|. . . 2000-08-25 . . .||
A Musical Interlude
Doug Asherman says that "Cuba Solidarity: Send a Piana to Havana" "don't know why, reminded me of you. Maybe the rhyme?"
Could be, 'cause my only real knowledge of Cuban music is from when we were stationed at the US military base in Guantanamo Bay and I obsessively played a Roger-Miller-ish novelty single whose chorus went:
Cuba, Cuba, Cuba is my home.
Cuba, Cuba, Cuba is my home.
Fidel Castro, don't you pout,
Six more months and I'll be out.
Cuba, Cuba, Cuba is my home.
And I suspect that Beth Rust sent me the following because my own nose was once such a growth industry, although it seems to have stagnated for the nonce:
Believe it or don't, I picked up a CD of Johnny Crawford's -- remember him? The Rifleman's doe-eyed son. According to the amusingly matter-of-fact liner notes, he got coerced into a brief career as a teen idol, having "a pleasant tenor voice". He apparently quit the biz as soon as he got out of high school and went off to be a rodeo cowboy, but no matter how tough he gets there will always be "Your Nose is Gonna Grow" as a reminder of his rebellious youth. "No One Really Loves" (a clown) is a bit on the edgy side for Johnny, but I think he handled it well.

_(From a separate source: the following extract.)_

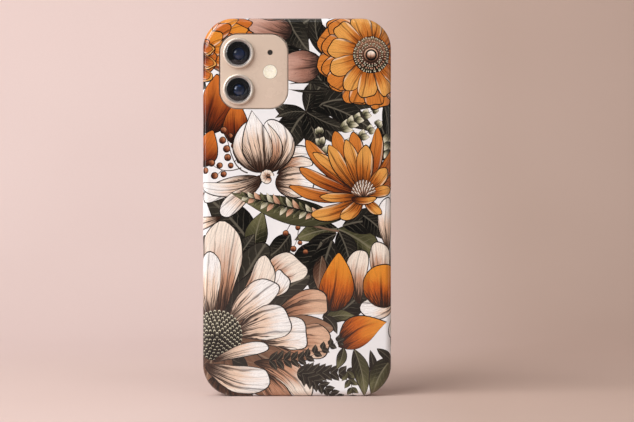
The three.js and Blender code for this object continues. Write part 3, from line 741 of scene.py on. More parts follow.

I did a quick check for Crawford web sites; this one's "unofficial" but apparently condoned. I was astonished to find that the guy is running a big band now... There was also something about a new movie, the entire cast of which appears to be former child stars (it is, of course, science fiction).
|. . . 2000-08-27|
Doug Asherman queries: "Here's something probably no one cares about, but....is there a conspiracy to hide all the good music from us? And the good books? Are people in the arts laughing at us for buying their crap? And if so, what can we do about it?"
|Disclaimer: Ray Davis is a paid contributor to The Salon.com Reader's Guide to Contemporary Authors.|
Despite my familiarity with Salon, I was surprised by the Reader's Guide. It's like stooping to pick up what looks like an ordinary mediocre valise only to find that it's been packed full of mediocre lead bricks.
According to the official mission statement, "We decided to let our contributors' enthusiasm and curiosity be our guides."
These guides would seem to share one enthusiasm (the New York Times Book Review), one curiosity (what's on the front page of the New York Times Book Review?), and one path (to the trade paperback table at Borders).
I'm hardly a specialist in late-twentieth-century fiction, but if I'd wanted to provide a service to readers I would've found room for Joanna Russ, Patricia Highsmith, Chester Himes, Carol Emshwiller, Jack Womack, Bob Gluck, Barbara Comyns, Thomas Disch, Alexander Trocchi, Wendy Walker, M. John Harrison, Pat Califia, John Crowley, would've asked someone to tell me more about Patrick O'Brian and Dorothy Dunnett....
In fact the book includes only two authors that really matter to me: Karen Joy Fowler (given a short entry) and Samuel R. Delany (a short entry). Broadening my selection to writers I merely respect would add Elmore Leonard (a short entry) and Toni Morrison (a long entry, because she publishes in the mainstream genre) to the overlap.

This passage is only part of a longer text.